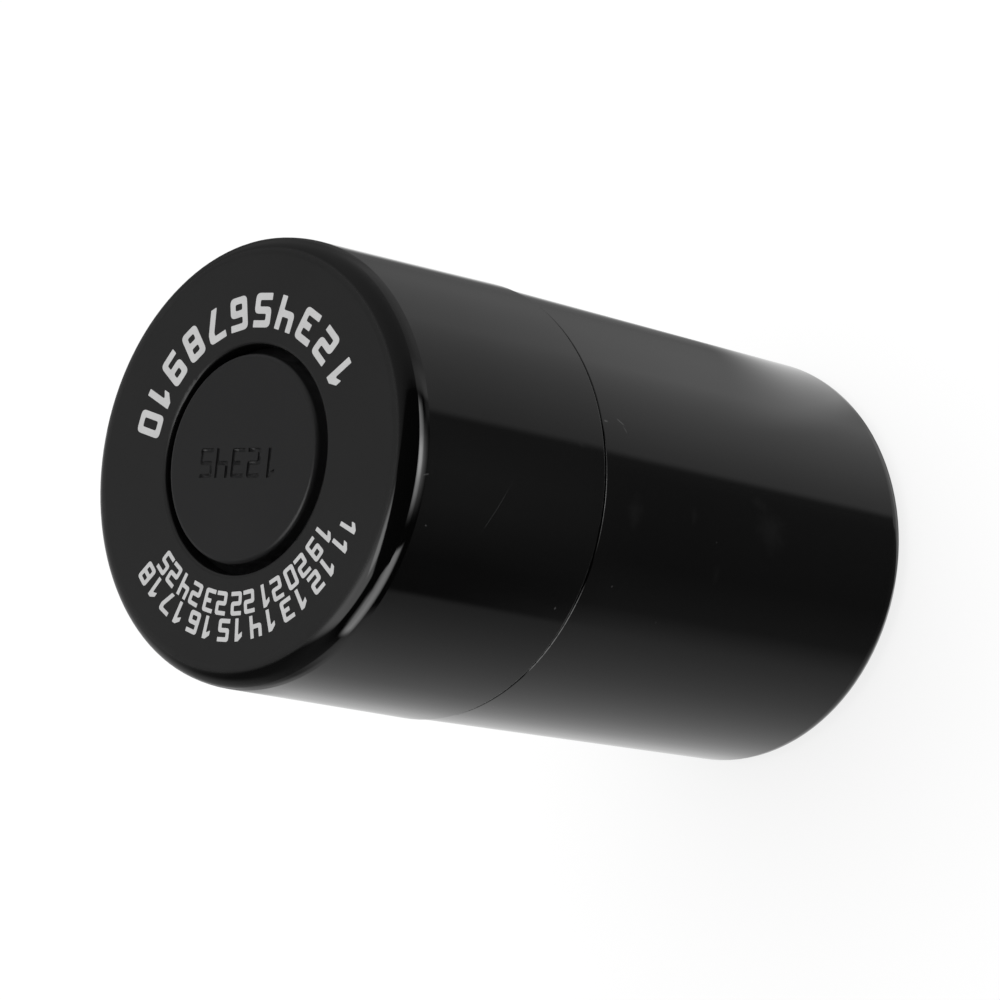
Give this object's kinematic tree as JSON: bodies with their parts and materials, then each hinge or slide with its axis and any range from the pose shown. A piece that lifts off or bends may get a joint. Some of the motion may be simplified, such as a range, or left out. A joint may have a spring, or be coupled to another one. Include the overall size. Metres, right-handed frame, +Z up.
{
  "type": "vacuum seal canister",
  "caption": "Round pocket canister: a cup with a push-on cap, whose sprung centre button opens an air valve in a sealed inner plug.",
  "frame": {"origin": "middle of the foot, on the surface that the canister stands on", "axes": "+Z up along the canister's axis, from the cup to the cap's face"},
  "size_m": [0.046, 0.046, 0.0786],
  "materials": {
    "gloss_black": "moulded, polished black",
    "cap_black": "polished sides, satin face",
    "button_black": "fine matte black",
    "inner_black": "as moulded, satin",
    "silicone": "soft, cloudy silicone",
    "stem_natural": "natural acetal",
    "spring_steel": "drawn stainless wire",
    "steel": "plain stainless",
    "print_grey": "pad print"
  },
  "bodies": {
    "base": {"base_cup": "gloss_black"},
    "cap": {"cap_shell": "cap_black", "inner_lid": "inner_black", "seal_ring": "silicone", "button_spring": "spring_steel"},
    "button": {"push_button": "button_black", "valve_stem": "stem_natural", "valve_stopper": "silicone", "stopper_washer": "steel", "stopper_screw": "steel"}
  },
  "joints": [
    {"name": "cap_lift", "type": "slide", "parent": "base", "child": "cap", "axis": [0, 0, 1], "range_m": [0, 0.03]},
    {"name": "button_press", "type": "slide", "parent": "cap", "child": "button", "axis": [0, 0, -1], "range_m": [0, 0.0025], "stiffness_N_per_m": 470, "springref_m": -0.004, "deforming": ["button_spring"]}
  ]
}
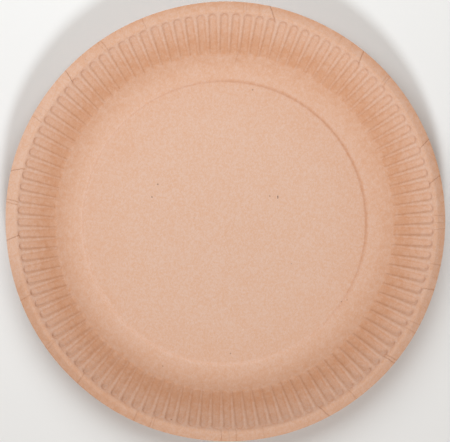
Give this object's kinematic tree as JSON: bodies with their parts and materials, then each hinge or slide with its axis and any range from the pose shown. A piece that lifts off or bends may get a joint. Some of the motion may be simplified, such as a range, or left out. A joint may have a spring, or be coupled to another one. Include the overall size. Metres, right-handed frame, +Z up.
{
  "type": "paper plate",
  "caption": "Round pressed board plate in plain kraft brown, with a raised middle panel and a fluted side wall under a smooth turned-down rim.",
  "frame": {"origin": "centre of the foot, on the plane that the plate stands on", "axes": "+Z up out of the well; +X along the middle of a flute, to the right of the picture; +Y to its top"},
  "size_m": [0.23, 0.23, 0.018],
  "materials": {
    "board": "uncoated kraft board, matt, with fine fibre mottling"
  },
  "bodies": {
    "root": {"plate": "board"}
  },
  "joints": []
}
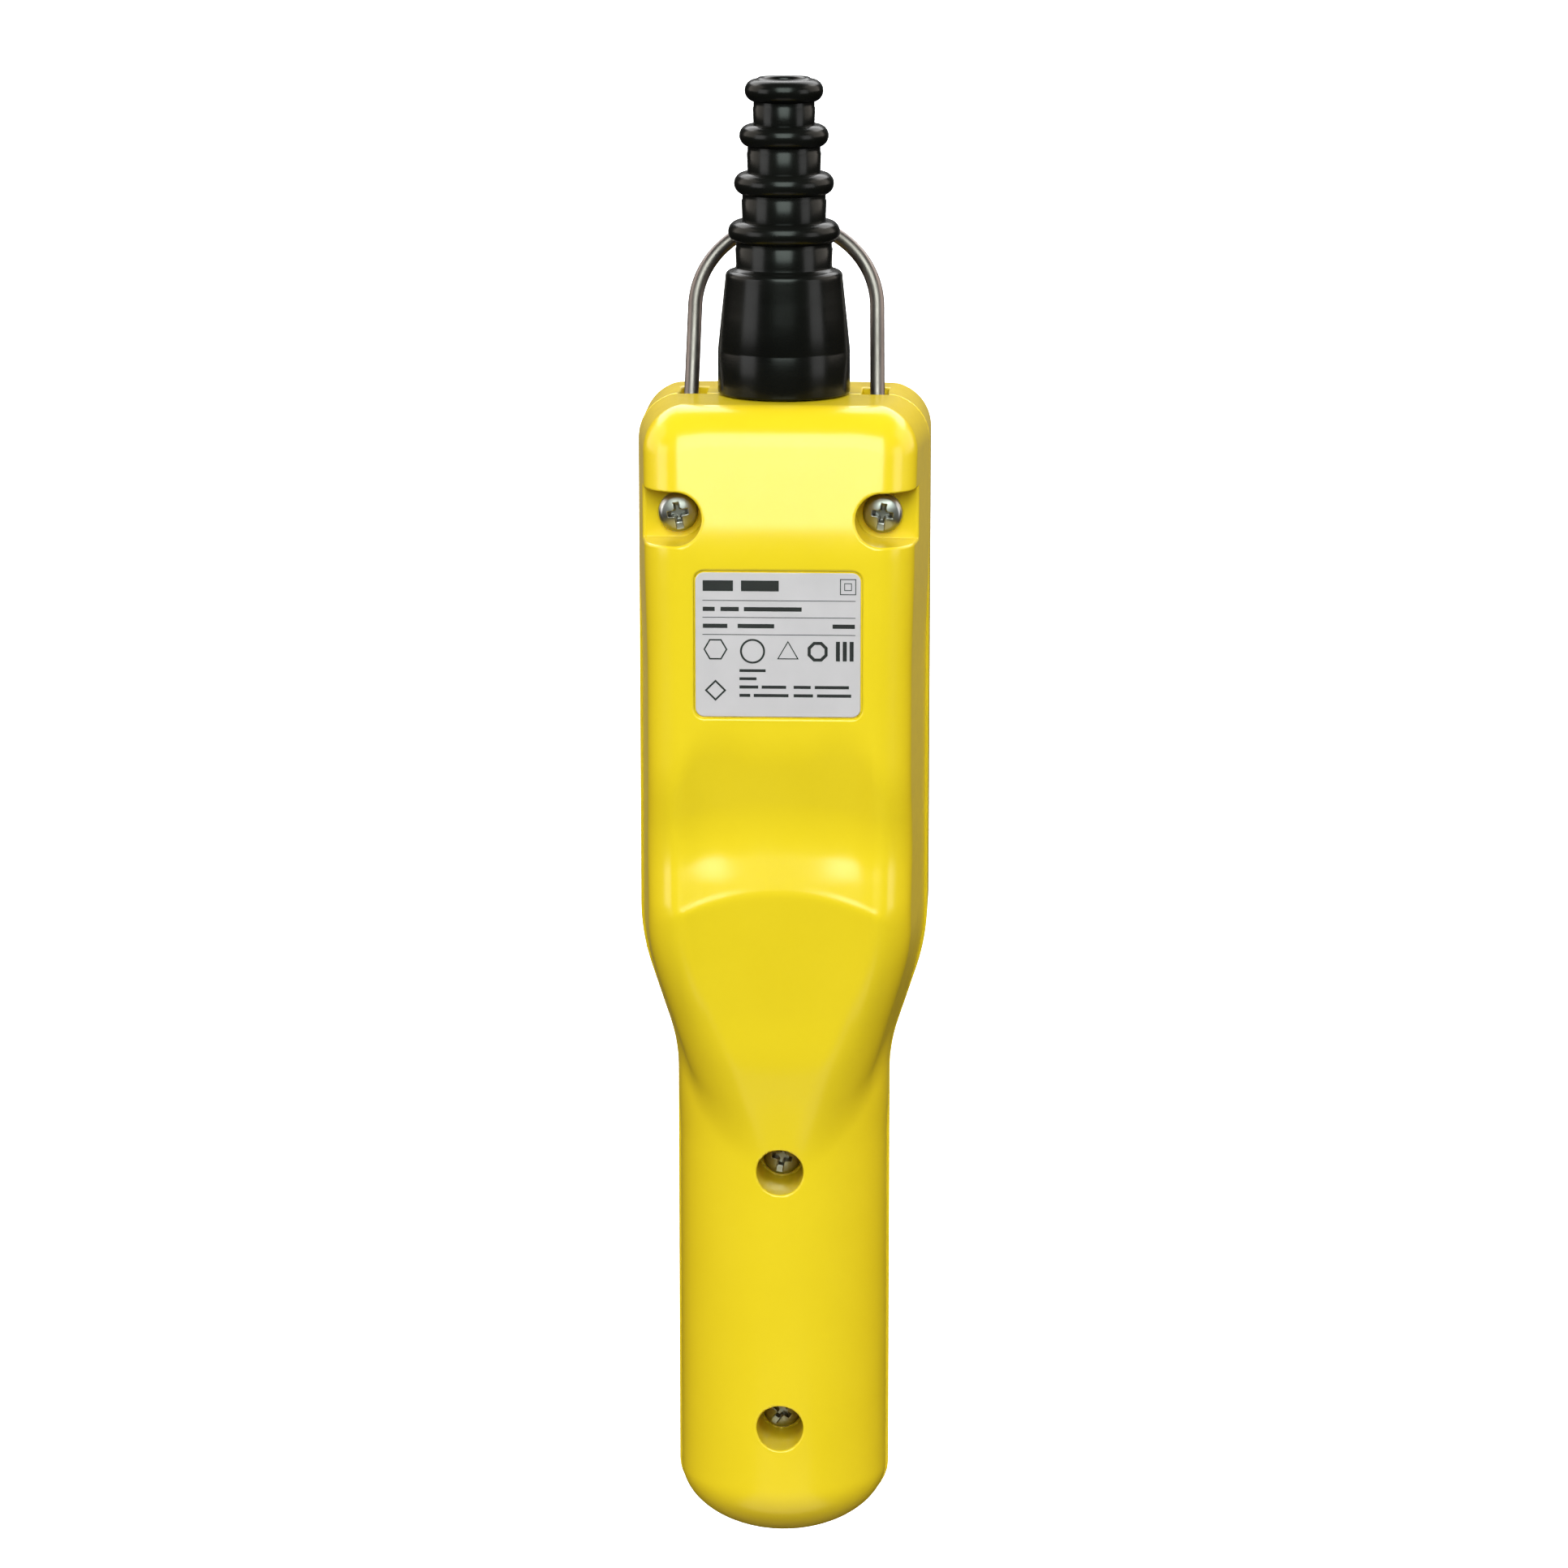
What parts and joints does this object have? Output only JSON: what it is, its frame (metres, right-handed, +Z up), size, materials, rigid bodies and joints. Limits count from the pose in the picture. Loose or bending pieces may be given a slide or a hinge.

Written problem: Write out every entry again, keeping each line exactly the same.

Reply to the exercise:
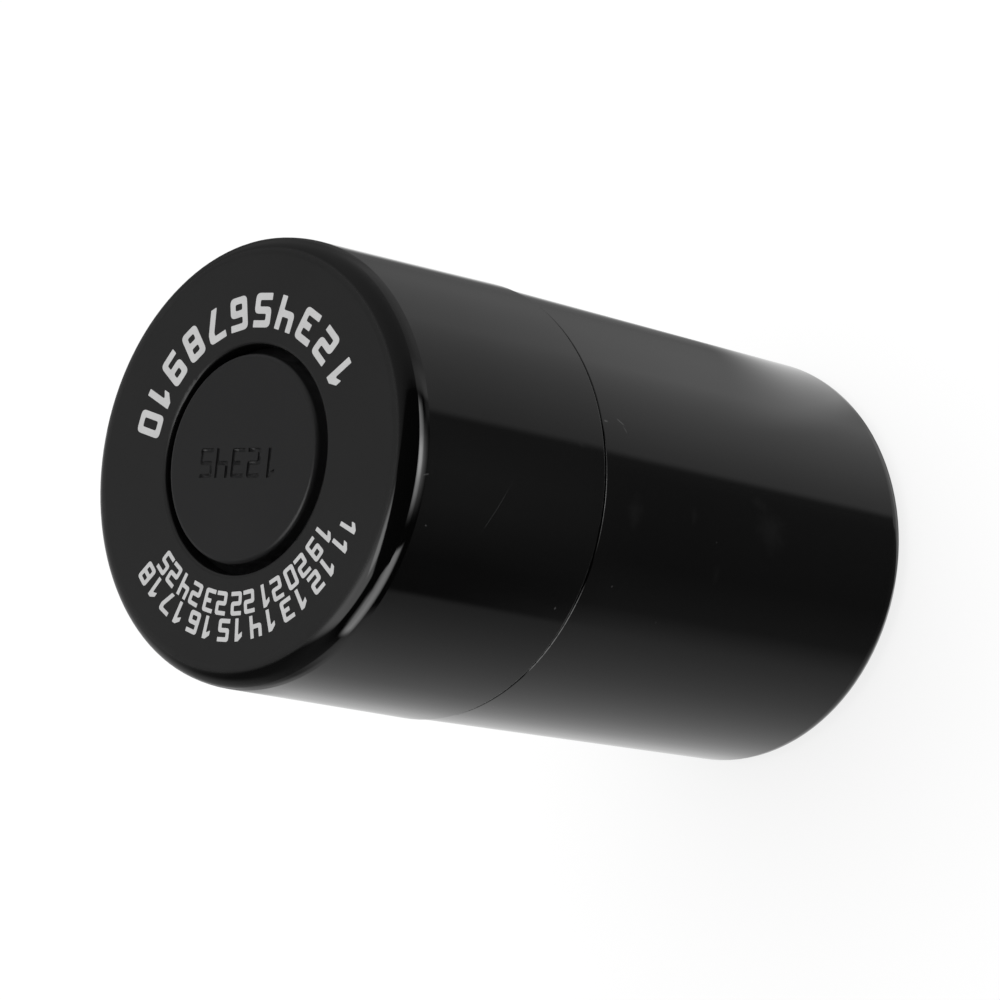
Give this object's kinematic tree as JSON: bodies with their parts and materials, then each hinge or slide with its axis and any range from the pose shown. A piece that lifts off or bends may get a joint. Some of the motion may be simplified, such as a range, or left out. A joint may have a spring, or be coupled to another one. Include the overall size. Metres, right-handed frame, +Z up.
{
  "type": "vacuum seal canister",
  "caption": "Round pocket canister: a cup with a push-on cap, whose sprung centre button opens an air valve in a sealed inner plug.",
  "frame": {"origin": "middle of the foot, on the surface that the canister stands on", "axes": "+Z up along the canister's axis, from the cup to the cap's face"},
  "size_m": [0.046, 0.046, 0.0786],
  "materials": {
    "gloss_black": "moulded, polished black",
    "cap_black": "polished sides, satin face",
    "button_black": "fine matte black",
    "inner_black": "as moulded, satin",
    "silicone": "soft, cloudy silicone",
    "stem_natural": "natural acetal",
    "spring_steel": "drawn stainless wire",
    "steel": "plain stainless",
    "print_grey": "pad print"
  },
  "bodies": {
    "base": {"base_cup": "gloss_black"},
    "cap": {"cap_shell": "cap_black", "inner_lid": "inner_black", "seal_ring": "silicone", "button_spring": "spring_steel"},
    "button": {"push_button": "button_black", "valve_stem": "stem_natural", "valve_stopper": "silicone", "stopper_washer": "steel", "stopper_screw": "steel"}
  },
  "joints": [
    {"name": "cap_lift", "type": "slide", "parent": "base", "child": "cap", "axis": [0, 0, 1], "range_m": [0, 0.03]},
    {"name": "button_press", "type": "slide", "parent": "cap", "child": "button", "axis": [0, 0, -1], "range_m": [0, 0.0025], "stiffness_N_per_m": 470, "springref_m": -0.004, "deforming": ["button_spring"]}
  ]
}
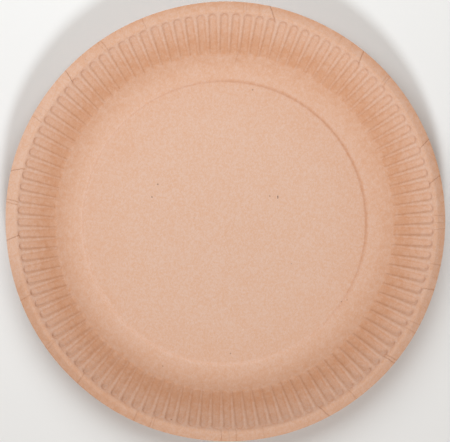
Give this object's kinematic tree as JSON: bodies with their parts and materials, then each hinge or slide with its axis and any range from the pose shown. A piece that lifts off or bends may get a joint. Some of the motion may be simplified, such as a range, or left out. A joint may have a spring, or be coupled to another one. Include the overall size. Metres, right-handed frame, +Z up.
{
  "type": "paper plate",
  "caption": "Round pressed board plate in plain kraft brown, with a raised middle panel and a fluted side wall under a smooth turned-down rim.",
  "frame": {"origin": "centre of the foot, on the plane that the plate stands on", "axes": "+Z up out of the well; +X along the middle of a flute, to the right of the picture; +Y to its top"},
  "size_m": [0.23, 0.23, 0.018],
  "materials": {
    "board": "uncoated kraft board, matt, with fine fibre mottling"
  },
  "bodies": {
    "root": {"plate": "board"}
  },
  "joints": []
}
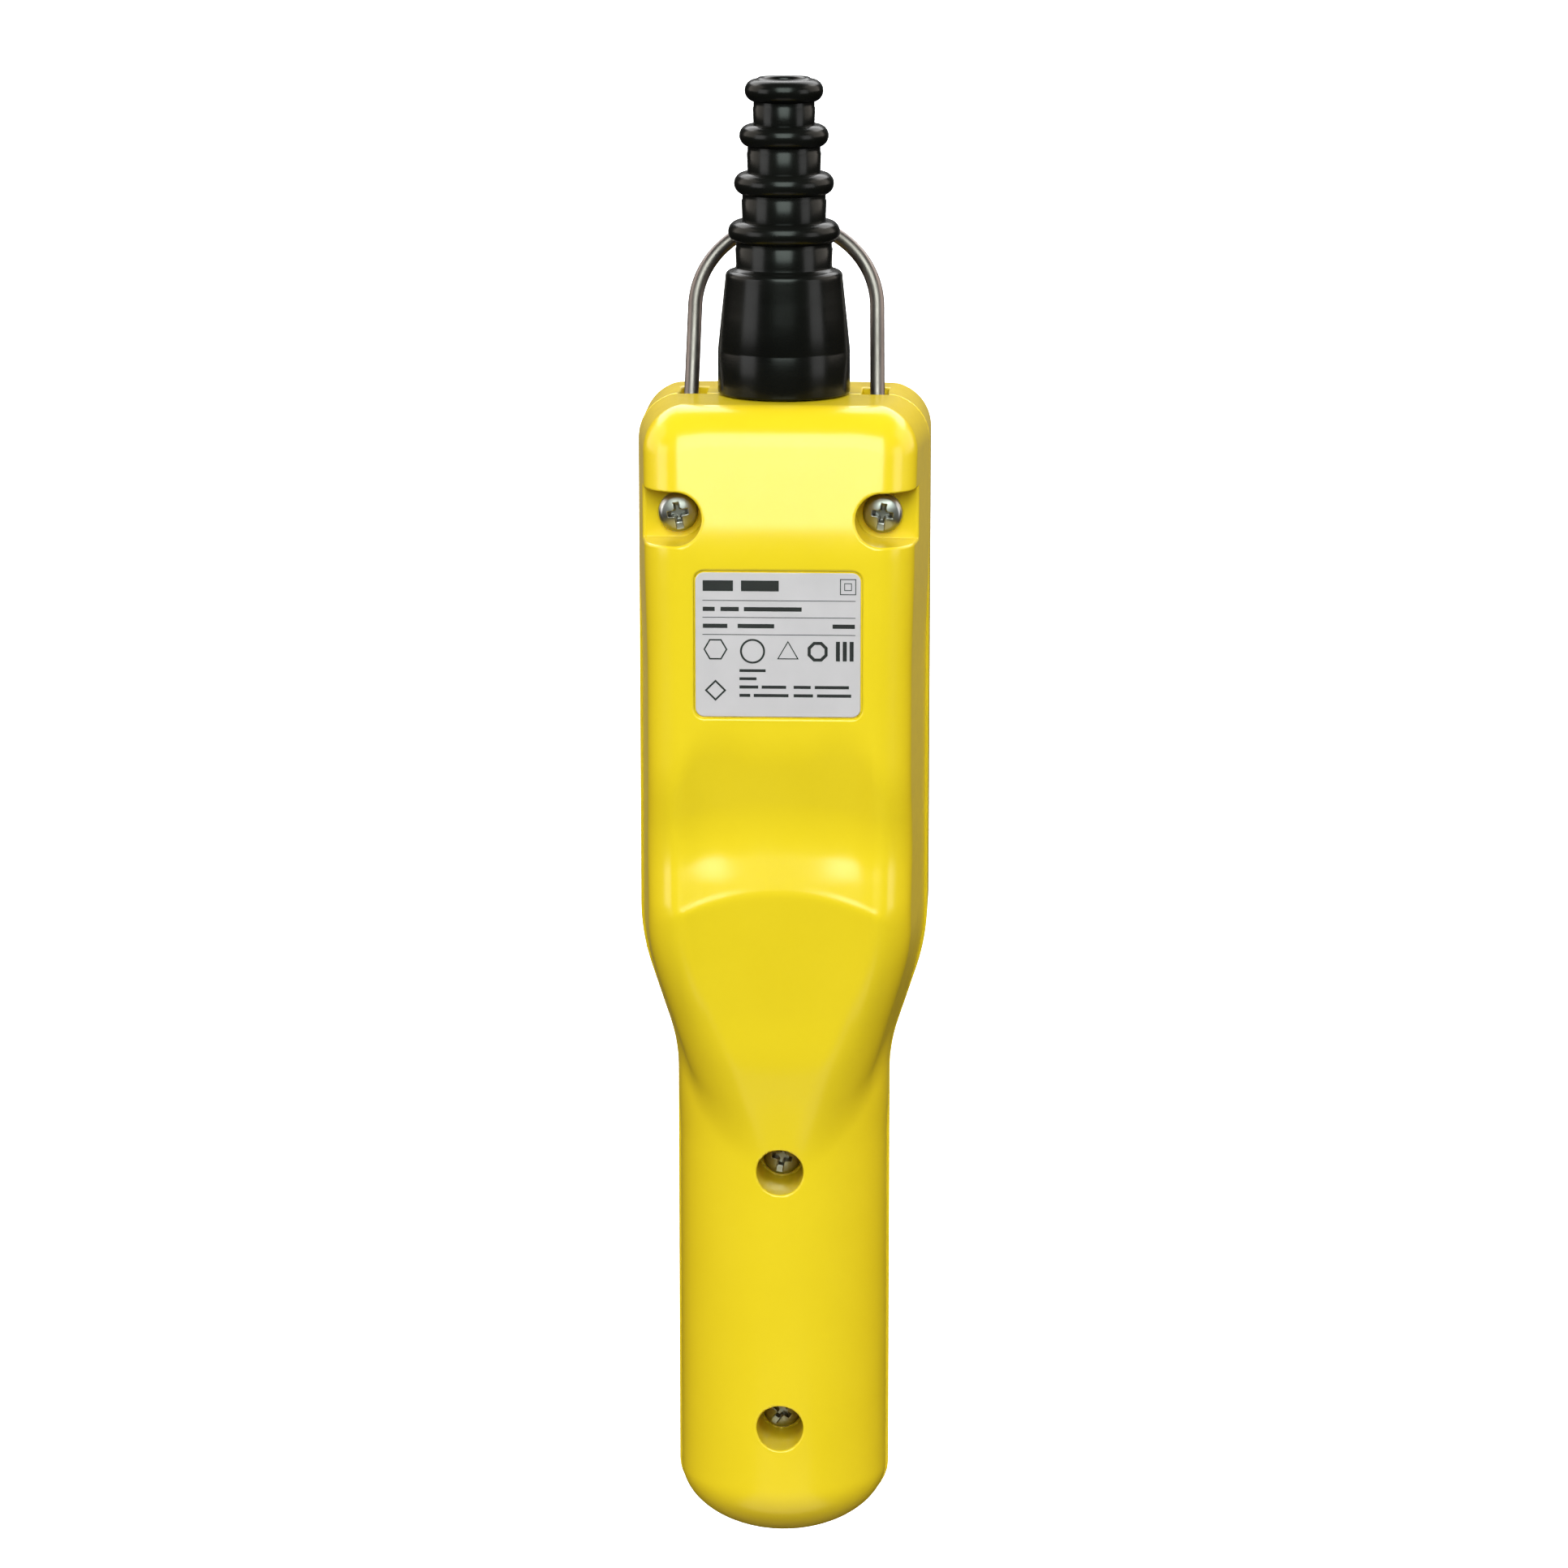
What parts and joints does this object have? Output only JSON: what it is, its frame (metres, right-handed, +Z up), size, materials, rigid bodies and joints. Limits count from the pose in the picture. Loose or bending pieces may be given a slide or a hinge.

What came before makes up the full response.